Covers from a Songwriter's Songwriter
armenianthunder | los angeles | 08/13/2009
(4 out of 5 stars)

"Albums of cover songs are usually a tricky proposition, especially coming from an artist who is himself a peerless pop songwriter. Complicating things further, this also serves as the "soundtrack" to a novel. That said, this is a light, easy listen, even if it isn't the traffic-halting event that a new Pernice Brothers album would be. Standouts include the white-boy soul of "I'm Your Puppet," the Tom T. Hall old-school country chestnut "That's How I Got to Memphis" and the Dream Syndicate's crunchy jangle-rock classic "Tell Me When It's Over," none of which necessarily re-invent the originals, but are captured in a spirit of fun and reverence. Only the Mary Poppins tune feels like a throwaway, and though the instrumental "Black Smoke (No Pope)" (credited to the fictional band, The Young Accuser, from the novel) doesn't really go anywhere (neither did the fictional band), that's sort of the point, when you take the album's purpose as soundtrack into account. The songs chosen reveal the inspiration for Pernice's own muse, ranging from 1970's AM schmaltz through post-punk jangle to countrypolitan song-stories, and certainly underscore his ability to recognize an ace tune when he hears one."

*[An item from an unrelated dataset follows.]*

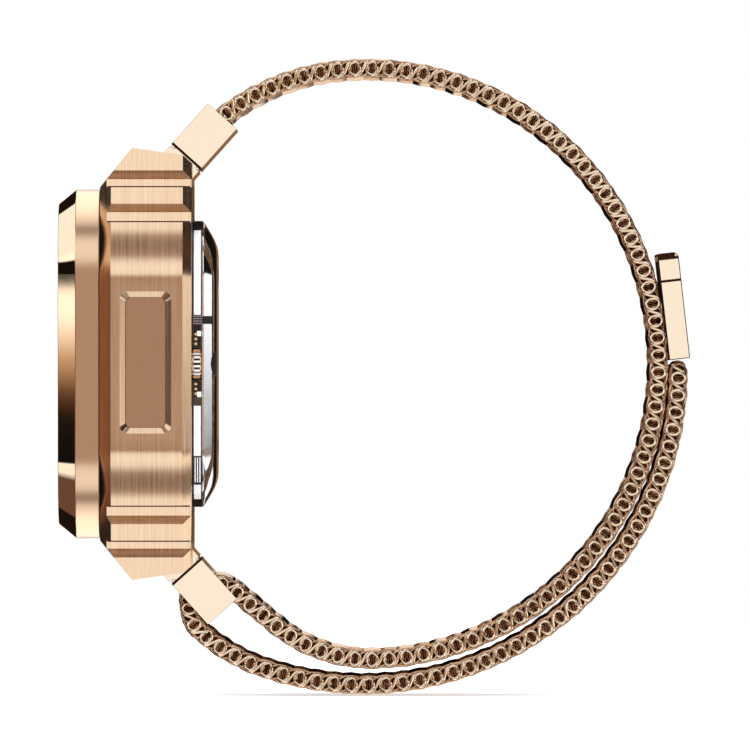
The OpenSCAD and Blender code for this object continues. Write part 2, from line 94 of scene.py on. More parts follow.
def new_material(name, **values):
    """A material with one Principled shader; the values go on its own sockets."""
    m = bpy.data.materials.new(name)
    m.use_nodes = True
    shader = m.node_tree.nodes["Principled BSDF"]
    for key, value in values.items():
        shader.inputs[key.replace("_", " ")].default_value = value
    return m, m.node_tree, shader


def node(tree, kind, **settings):
    """A shader node with some of its settings."""
    n = tree.nodes.new(kind)
    for key, value in settings.items():
        setattr(n, key, value)
    return n


def position(tree, scale=(1, 1, 1)):
    """Object coordinates in metres, times a scale."""
    coords = node(tree, "ShaderNodeTexCoord")
    mapping = node(tree, "ShaderNodeMapping")
    mapping.inputs["Scale"].default_value = scale
    tree.links.new(coords.outputs["Object"], mapping.inputs["Vector"])
    return mapping.outputs["Vector"]


def noise(tree, vector, scale):
    """Noise from 0 to 1 over a vector."""
    n = node(tree, "ShaderNodeTexNoise")
    n.inputs["Scale"].default_value = scale
    n.inputs["Detail"].default_value = 3.0
    n.inputs["Roughness"].default_value = 0.5
    tree.links.new(vector, n.inputs["Vector"])
    return n.outputs["Fac"]


def ramp(tree, value, stops):
    """Colour ramp over a value; each stop is (position, (r, g, b))."""
    r = node(tree, "ShaderNodeValToRGB")
    elements = r.color_ramp.elements
    while len(elements) < len(stops):
        elements.new(1.0)
    for e, (at, colour) in zip(elements, stops):
        e.position = at
        e.color = (*colour, 1.0)
    tree.links.new(value, r.inputs["Fac"])
    return r.outputs["Color"]


def spread(tree, value, low, high):
    """Maps 0..1 to low..high."""
    m = node(tree, "ShaderNodeMapRange")
    m.inputs["To Min"].default_value = low
    m.inputs["To Max"].default_value = high
    tree.links.new(value, m.inputs["Value"])
    return m.outputs["Result"]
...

One of the best cover albums
Subspace Biographies | Charleston, SC USA | 08/12/2009
(4 out of 5 stars)

"You know how it is. One of your favorite musicians decides to do a cover album of some of their favorite songs and you get excited. This is going to be so cool! But so many times you are disappointed at the results. Either the song selection was weak or they hewed too close to the source song or went way too far wacky and the song was unrecognizable.

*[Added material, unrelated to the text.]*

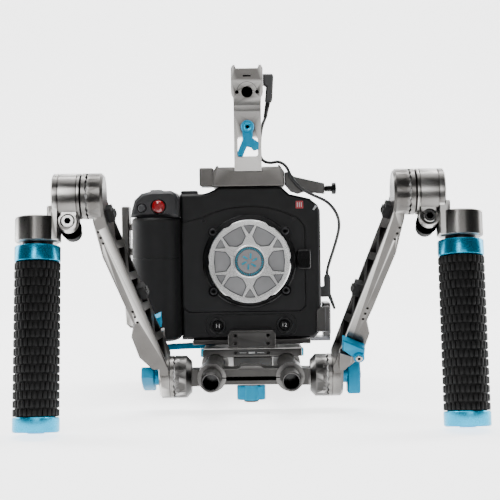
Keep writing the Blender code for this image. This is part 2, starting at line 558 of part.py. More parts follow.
def make_arm(side, sign):
    frame = frame_at(f"arm_{side}_axis", 0, LOWER_Y, LOWER_Z, ARM_LEAN)
    depth = ARM_HALF_DEPTH
    arm = Piece(f"arm_{side}", prism(arm_outline(sign), "Y", -depth, depth, bevel=0.7),
                "titanium_grey", frame)
    low = turned([(ROSETTE_R, sign * 62.2), (ROSETTE_R, sign * 68.4), (14.2, sign * 70.2)],
                 0, 0, "X", 28)
    high = turned([(14.4, sign * 101.4), (ROSETTE_R, sign * 103.2), (ROSETTE_R, sign * 110.2)],
                  0, ARM_LENGTH, "X", 28)
    arm.join(low).join(high)
    arm.join(toothed(0, ARM_LENGTH, "X", sign * 110.0, sign * (UPPER_FACE - 0.15)))
    if sign < 0:  # the lug on the back of the left arm
        lug = [(-84, 45.0), (-90.5, 43.4), (-93.6, 47.2), (-93.6, 61.8), (-84, 61.8)]
        arm.join(prism(lug, "Y", 3.0, depth - 0.4, bevel=0.6))
    arm.cut(truss_pockets(sign),
            merged(*[rod(sign * (86.3 - 1.45 * i + 20.2 * j), 68.8 - 4.7 * i + 67.6 * j, 1.15, "Y",
                         face * 16 - 5, face * 16 + 5, 6)
                     for i in range(3) for j in range(2) for face in (-1, 1)]),
            rod(0, 0, 4.0, "X", *span(sign * 60, sign * 72), 20))
    Piece(f"arm_rosette_{side}", toothed(0, 0, "X", sign * 61.9, sign * (LOWER_FACE + 0.15)),
          "steel", frame)

    # The cam lever sits on the front of the right arm and, the arm being turned round, on the
    # back of the left one.
    face = -sign
    pivot_x, pivot_z = 80.5, 31.2
    block = [(66.2, 17.6), (71.0, 17.6), (75.2, 24.2), (75.2, 30.2), (66.2, 33.8)]
    Piece(f"cam_block_{side}",
          prism([(sign * a, b) for a, b in block], "Y",
                *span(face * (depth + FIT), face * (depth + 6.4)), bevel=0.5),
          "titanium_grey", frame)
    pivot = frame_at(f"cam_lever_{side}_axis", sign * pivot_x, 0, pivot_z)
    pivot.parent = frame
    lever = Piece(f"cam_lever_{side}",
                  rod(0, 0, 4.2, "Y", *span(face * (depth + FIT), face * (depth + 10.5)), 24,
                      bevel=0.5), "blue_anodised", pivot)
    paddle = [(4.0, -1.5), (4.4, 7.2), (1, 8.8), (-12.2, 15.4), (-12.4, 6.2), (-9.5, 4.0),
              (-3.0, -1.5)]
    lever.join(prism([(sign * a, b) for a, b in paddle], "Y",
                     *span(face * (depth + 1.0), face * (depth + 9.0)), bevel=0.8))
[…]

This album does not disappoint. He introduced me to songs I had not heard before which is the second job of a good cover album. first to entertain; second, to inform. Joe Pernice does an excellent version of "Chevy Van", a song I never really cared for before. I think that is the highest complement you can give a cover album is to say they changed how you feel about a particular song."